───── Dataset extract ─────

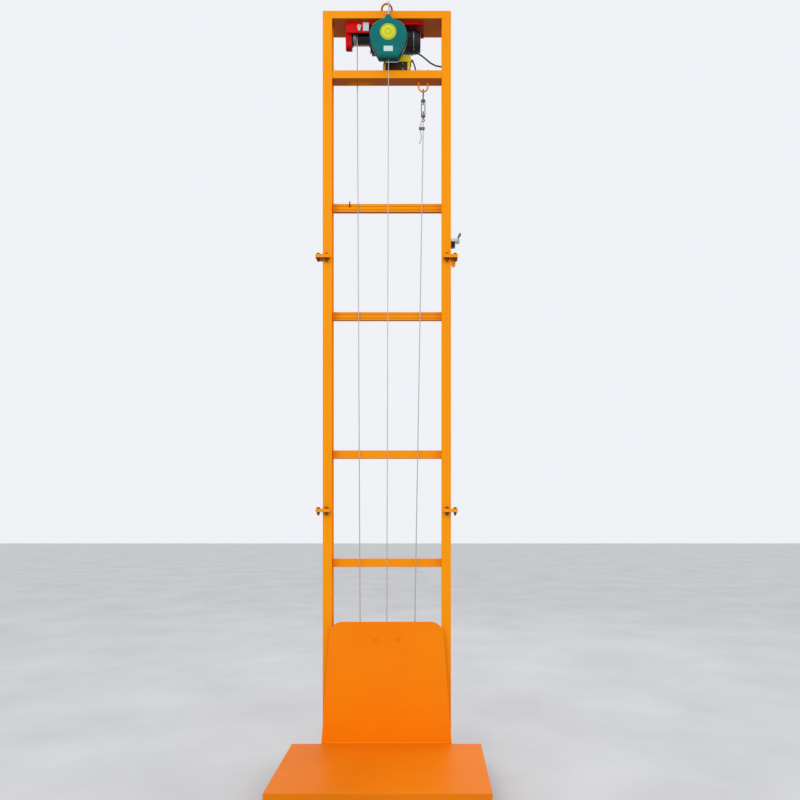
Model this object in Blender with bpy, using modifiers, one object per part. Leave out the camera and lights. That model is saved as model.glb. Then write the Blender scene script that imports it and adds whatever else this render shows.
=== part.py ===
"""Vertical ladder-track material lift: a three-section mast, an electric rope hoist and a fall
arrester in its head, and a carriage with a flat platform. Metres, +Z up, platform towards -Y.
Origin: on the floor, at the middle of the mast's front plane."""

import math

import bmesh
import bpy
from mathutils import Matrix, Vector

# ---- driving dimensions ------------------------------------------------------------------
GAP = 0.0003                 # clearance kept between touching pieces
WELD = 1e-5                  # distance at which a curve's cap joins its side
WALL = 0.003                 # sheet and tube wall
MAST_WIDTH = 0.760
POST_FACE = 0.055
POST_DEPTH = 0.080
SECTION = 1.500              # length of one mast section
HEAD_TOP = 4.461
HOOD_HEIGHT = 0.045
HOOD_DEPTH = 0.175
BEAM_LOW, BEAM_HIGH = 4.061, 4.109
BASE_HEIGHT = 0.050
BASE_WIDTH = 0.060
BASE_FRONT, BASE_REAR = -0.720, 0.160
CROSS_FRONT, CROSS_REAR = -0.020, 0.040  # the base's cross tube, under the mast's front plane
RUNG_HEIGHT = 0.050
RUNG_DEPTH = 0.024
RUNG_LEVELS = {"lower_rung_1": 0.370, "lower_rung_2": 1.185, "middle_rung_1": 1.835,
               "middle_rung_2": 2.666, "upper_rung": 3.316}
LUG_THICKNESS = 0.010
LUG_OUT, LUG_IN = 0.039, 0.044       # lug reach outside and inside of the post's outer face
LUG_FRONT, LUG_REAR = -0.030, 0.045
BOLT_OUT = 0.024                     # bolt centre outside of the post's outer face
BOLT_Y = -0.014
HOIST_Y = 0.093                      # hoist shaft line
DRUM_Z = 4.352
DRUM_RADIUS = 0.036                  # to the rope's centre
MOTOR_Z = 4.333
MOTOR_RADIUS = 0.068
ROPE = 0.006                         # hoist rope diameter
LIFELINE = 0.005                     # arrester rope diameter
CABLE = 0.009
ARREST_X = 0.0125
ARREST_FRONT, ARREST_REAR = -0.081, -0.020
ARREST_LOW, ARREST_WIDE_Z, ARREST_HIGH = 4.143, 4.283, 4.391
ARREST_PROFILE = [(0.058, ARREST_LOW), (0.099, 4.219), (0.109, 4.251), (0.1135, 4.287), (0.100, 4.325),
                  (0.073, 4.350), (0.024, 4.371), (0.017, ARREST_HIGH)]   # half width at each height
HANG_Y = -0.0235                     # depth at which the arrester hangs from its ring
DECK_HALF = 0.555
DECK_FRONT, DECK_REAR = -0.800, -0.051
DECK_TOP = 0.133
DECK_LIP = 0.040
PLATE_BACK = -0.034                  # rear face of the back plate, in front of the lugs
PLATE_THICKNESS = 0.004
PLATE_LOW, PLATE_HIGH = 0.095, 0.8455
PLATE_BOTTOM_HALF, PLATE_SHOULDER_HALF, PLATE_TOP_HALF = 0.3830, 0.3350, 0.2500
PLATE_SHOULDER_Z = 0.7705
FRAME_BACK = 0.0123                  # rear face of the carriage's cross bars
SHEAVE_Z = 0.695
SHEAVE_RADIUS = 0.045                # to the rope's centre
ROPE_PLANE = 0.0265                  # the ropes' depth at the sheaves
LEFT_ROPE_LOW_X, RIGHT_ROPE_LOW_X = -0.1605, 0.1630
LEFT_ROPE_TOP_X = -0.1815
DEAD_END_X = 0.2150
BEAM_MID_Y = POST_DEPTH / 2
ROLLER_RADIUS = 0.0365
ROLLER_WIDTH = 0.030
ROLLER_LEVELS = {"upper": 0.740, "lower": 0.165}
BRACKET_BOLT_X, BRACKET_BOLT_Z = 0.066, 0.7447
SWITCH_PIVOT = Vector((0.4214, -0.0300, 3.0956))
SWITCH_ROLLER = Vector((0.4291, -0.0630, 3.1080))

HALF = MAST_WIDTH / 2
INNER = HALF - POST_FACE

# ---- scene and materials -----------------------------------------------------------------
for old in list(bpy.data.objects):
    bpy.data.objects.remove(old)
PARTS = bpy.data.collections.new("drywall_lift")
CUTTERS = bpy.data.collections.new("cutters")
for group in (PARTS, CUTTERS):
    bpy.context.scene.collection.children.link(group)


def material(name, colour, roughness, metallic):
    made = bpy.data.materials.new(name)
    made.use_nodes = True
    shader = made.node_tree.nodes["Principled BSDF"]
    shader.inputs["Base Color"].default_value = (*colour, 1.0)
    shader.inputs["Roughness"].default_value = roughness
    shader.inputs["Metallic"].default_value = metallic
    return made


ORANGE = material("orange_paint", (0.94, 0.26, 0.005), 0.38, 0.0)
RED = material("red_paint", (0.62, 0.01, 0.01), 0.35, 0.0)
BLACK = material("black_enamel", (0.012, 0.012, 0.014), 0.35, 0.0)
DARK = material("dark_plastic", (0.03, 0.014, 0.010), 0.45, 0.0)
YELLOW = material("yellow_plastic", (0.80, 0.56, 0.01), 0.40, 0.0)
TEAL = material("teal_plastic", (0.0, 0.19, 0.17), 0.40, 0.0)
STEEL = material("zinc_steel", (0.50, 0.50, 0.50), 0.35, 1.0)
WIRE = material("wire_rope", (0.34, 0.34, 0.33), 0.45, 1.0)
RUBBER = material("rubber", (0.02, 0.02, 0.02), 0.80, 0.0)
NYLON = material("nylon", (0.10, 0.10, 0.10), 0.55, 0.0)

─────

## [What is asked]
Output the listing above exactly as it appears.

## [In response]
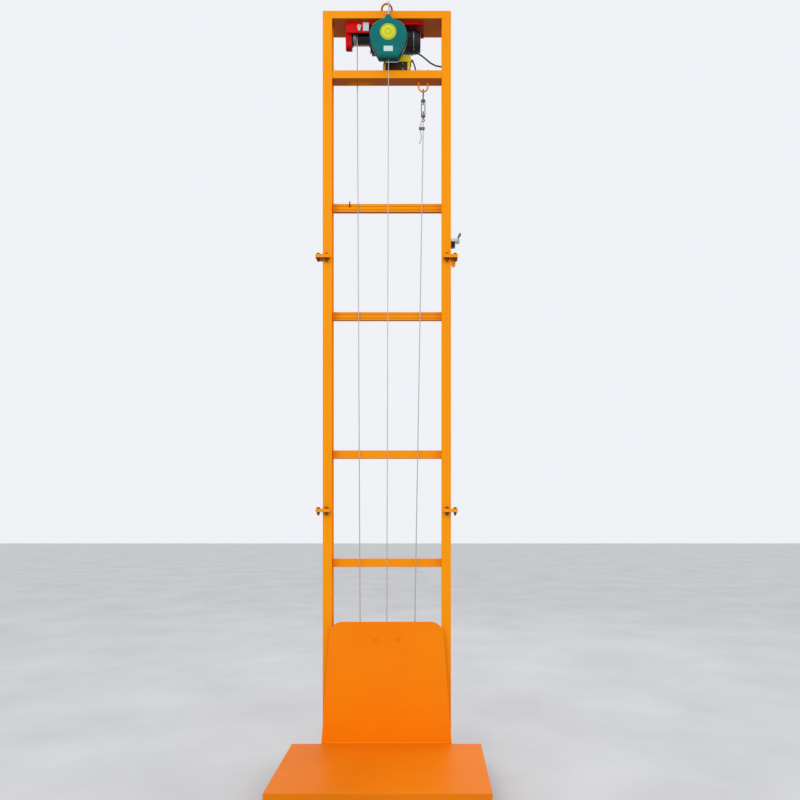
Model this object in Blender with bpy, using modifiers, one object per part. Leave out the camera and lights. That model is saved as model.glb. Then write the Blender scene script that imports it and adds whatever else this render shows.
=== part.py ===
"""Vertical ladder-track material lift: a three-section mast, an electric rope hoist and a fall
arrester in its head, and a carriage with a flat platform. Metres, +Z up, platform towards -Y.
Origin: on the floor, at the middle of the mast's front plane."""

import math

import bmesh
import bpy
from mathutils import Matrix, Vector

# ---- driving dimensions ------------------------------------------------------------------
GAP = 0.0003                 # clearance kept between touching pieces
WELD = 1e-5                  # distance at which a curve's cap joins its side
WALL = 0.003                 # sheet and tube wall
MAST_WIDTH = 0.760
POST_FACE = 0.055
POST_DEPTH = 0.080
SECTION = 1.500              # length of one mast section
HEAD_TOP = 4.461
HOOD_HEIGHT = 0.045
HOOD_DEPTH = 0.175
BEAM_LOW, BEAM_HIGH = 4.061, 4.109
BASE_HEIGHT = 0.050
BASE_WIDTH = 0.060
BASE_FRONT, BASE_REAR = -0.720, 0.160
CROSS_FRONT, CROSS_REAR = -0.020, 0.040  # the base's cross tube, under the mast's front plane
RUNG_HEIGHT = 0.050
RUNG_DEPTH = 0.024
RUNG_LEVELS = {"lower_rung_1": 0.370, "lower_rung_2": 1.185, "middle_rung_1": 1.835,
               "middle_rung_2": 2.666, "upper_rung": 3.316}
LUG_THICKNESS = 0.010
LUG_OUT, LUG_IN = 0.039, 0.044       # lug reach outside and inside of the post's outer face
LUG_FRONT, LUG_REAR = -0.030, 0.045
BOLT_OUT = 0.024                     # bolt centre outside of the post's outer face
BOLT_Y = -0.014
HOIST_Y = 0.093                      # hoist shaft line
DRUM_Z = 4.352
DRUM_RADIUS = 0.036                  # to the rope's centre
MOTOR_Z = 4.333
MOTOR_RADIUS = 0.068
ROPE = 0.006                         # hoist rope diameter
LIFELINE = 0.005                     # arrester rope diameter
CABLE = 0.009
ARREST_X = 0.0125
ARREST_FRONT, ARREST_REAR = -0.081, -0.020
ARREST_LOW, ARREST_WIDE_Z, ARREST_HIGH = 4.143, 4.283, 4.391
ARREST_PROFILE = [(0.058, ARREST_LOW), (0.099, 4.219), (0.109, 4.251), (0.1135, 4.287), (0.100, 4.325),
                  (0.073, 4.350), (0.024, 4.371), (0.017, ARREST_HIGH)]   # half width at each height
HANG_Y = -0.0235                     # depth at which the arrester hangs from its ring
DECK_HALF = 0.555
DECK_FRONT, DECK_REAR = -0.800, -0.051
DECK_TOP = 0.133
DECK_LIP = 0.040
PLATE_BACK = -0.034                  # rear face of the back plate, in front of the lugs
PLATE_THICKNESS = 0.004
PLATE_LOW, PLATE_HIGH = 0.095, 0.8455
PLATE_BOTTOM_HALF, PLATE_SHOULDER_HALF, PLATE_TOP_HALF = 0.3830, 0.3350, 0.2500
PLATE_SHOULDER_Z = 0.7705
FRAME_BACK = 0.0123                  # rear face of the carriage's cross bars
SHEAVE_Z = 0.695
SHEAVE_RADIUS = 0.045                # to the rope's centre
ROPE_PLANE = 0.0265                  # the ropes' depth at the sheaves
LEFT_ROPE_LOW_X, RIGHT_ROPE_LOW_X = -0.1605, 0.1630
LEFT_ROPE_TOP_X = -0.1815
DEAD_END_X = 0.2150
BEAM_MID_Y = POST_DEPTH / 2
ROLLER_RADIUS = 0.0365
ROLLER_WIDTH = 0.030
ROLLER_LEVELS = {"upper": 0.740, "lower": 0.165}
BRACKET_BOLT_X, BRACKET_BOLT_Z = 0.066, 0.7447
SWITCH_PIVOT = Vector((0.4214, -0.0300, 3.0956))
SWITCH_ROLLER = Vector((0.4291, -0.0630, 3.1080))

HALF = MAST_WIDTH / 2
INNER = HALF - POST_FACE

# ---- scene and materials -----------------------------------------------------------------
for old in list(bpy.data.objects):
    bpy.data.objects.remove(old)
PARTS = bpy.data.collections.new("drywall_lift")
CUTTERS = bpy.data.collections.new("cutters")
for group in (PARTS, CUTTERS):
    bpy.context.scene.collection.children.link(group)


def material(name, colour, roughness, metallic):
    made = bpy.data.materials.new(name)
    made.use_nodes = True
    shader = made.node_tree.nodes["Principled BSDF"]
    shader.inputs["Base Color"].default_value = (*colour, 1.0)
    shader.inputs["Roughness"].default_value = roughness
    shader.inputs["Metallic"].default_value = metallic
    return made


ORANGE = material("orange_paint", (0.94, 0.26, 0.005), 0.38, 0.0)
RED = material("red_paint", (0.62, 0.01, 0.01), 0.35, 0.0)
BLACK = material("black_enamel", (0.012, 0.012, 0.014), 0.35, 0.0)
DARK = material("dark_plastic", (0.03, 0.014, 0.010), 0.45, 0.0)
YELLOW = material("yellow_plastic", (0.80, 0.56, 0.01), 0.40, 0.0)
TEAL = material("teal_plastic", (0.0, 0.19, 0.17), 0.40, 0.0)
STEEL = material("zinc_steel", (0.50, 0.50, 0.50), 0.35, 1.0)
WIRE = material("wire_rope", (0.34, 0.34, 0.33), 0.45, 1.0)
RUBBER = material("rubber", (0.02, 0.02, 0.02), 0.80, 0.0)
NYLON = material("nylon", (0.10, 0.10, 0.10), 0.55, 0.0)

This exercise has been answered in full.